Well, my friends, it is possible. It’s not always easy and straightforward and you also have to do at least one thing: go to see Mark Robbins’s lecture at this year’s WebExpo Prague. Mark spends a lot of time thinking about how to trick email clients using progressive enhancement techniques and how to shed some light onto the dark age of newsletter coding. The following interview is also an invitation to Mark’s lecture. And I bet I know where I will see you on September 23rd.
Hi, Mark! The first thought that came to my mind when I was going through your work was: I don’t believe it! :) It has been a long time since I coded the last newsletter template, but I remember people still use a lot of old-school clients such as Outlook or Gmail’s web version. And at the same time, you talk about interactivity, shops in newsletters, latest CSS3… What’s the trick? Could you sum it up in one thought?

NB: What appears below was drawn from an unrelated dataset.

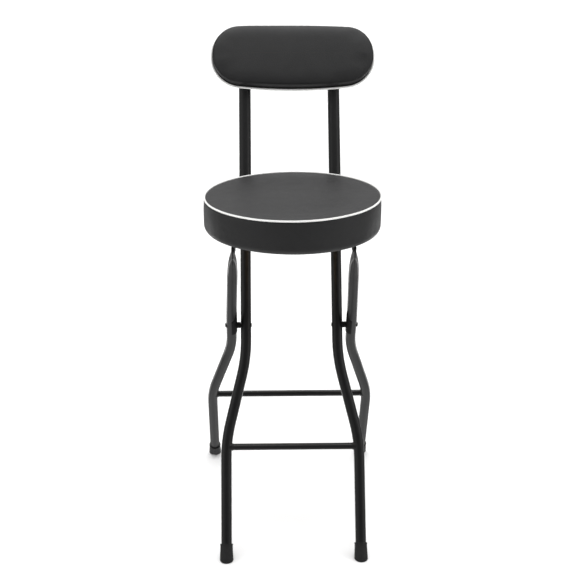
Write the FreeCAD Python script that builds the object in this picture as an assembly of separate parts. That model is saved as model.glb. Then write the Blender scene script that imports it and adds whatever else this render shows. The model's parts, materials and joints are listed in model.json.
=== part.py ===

Really it’s all about targeting the email clients where it works and adding a fallback for where it doesn’t. These things I talk about won’t work in Outlook and some won’t work in Gmail either but the vast majority of users will see them.
From a web point of view it’s like writing code for the latest version of Chrome while also considering that 6% of your visitors are using Netscape 4.
In your WebExpo’s presentation summary, I see that we can forget about the fact “that you have to code email like it’s 1999 and everything has to be styled inline and built with table layouts”. Is it really possible to remove inline styling and <table> tags when dealing with Outlook?
Since Gmail made an update last September, over 95% of emails opened now support embedded
<style> block, including Outlook. It’s still best to include some basic inline styles to cover that other 5% but most of it can now be moved.
<table>s it’s 94% that work without them. And only Outlook holding us back. Most email devs are using conditional comments in their code these days so the tables will only appear in the code for Outlook, and I’m working on a project currently that removes 100% of tables but still rendering fine in Outlook.
I like the idea of the API I saw in your product called Rebel. However, isn’t it a bit limiting for devs to choose from ready-made templates only? Most of the clients I know (and designers too) want to design their own custom templates.
Through our API we offer a huge amount of customisation, down to every individual element in the interactive components. We also allow custom HTML to be added by our customers. And we have a new update coming that will allow for basically any email layout to be created via nothing but JSON.
How does Rebel work together with existing newsletter workflows and tools like MailChimp?
We sit alongside the ESP’s, we generate the email code and export it as an HTML file. This can then be uploaded manually or in some cases passed automaticall into the ESP ready to be sent. Once the email is sent we collect analytics on every interaction in the email, these results can be viewed on our dashboard or integrated directly into your existing software.
And the last question: I’m glad you are talking about accessibility in e-mails. It is related to my ongoing WebExpo’s talk about accessibility code patterns. Will you have time to discuss this topic in your talk?
Last year was the first time I’d really heard any talk about accessibility in email, but now it’s a hot topic in the community. I’m doing my best to spread the word along with a few other great email developers. I will be covering it a little in this talk but I’m also working on a full talk about accessibility in email for another time.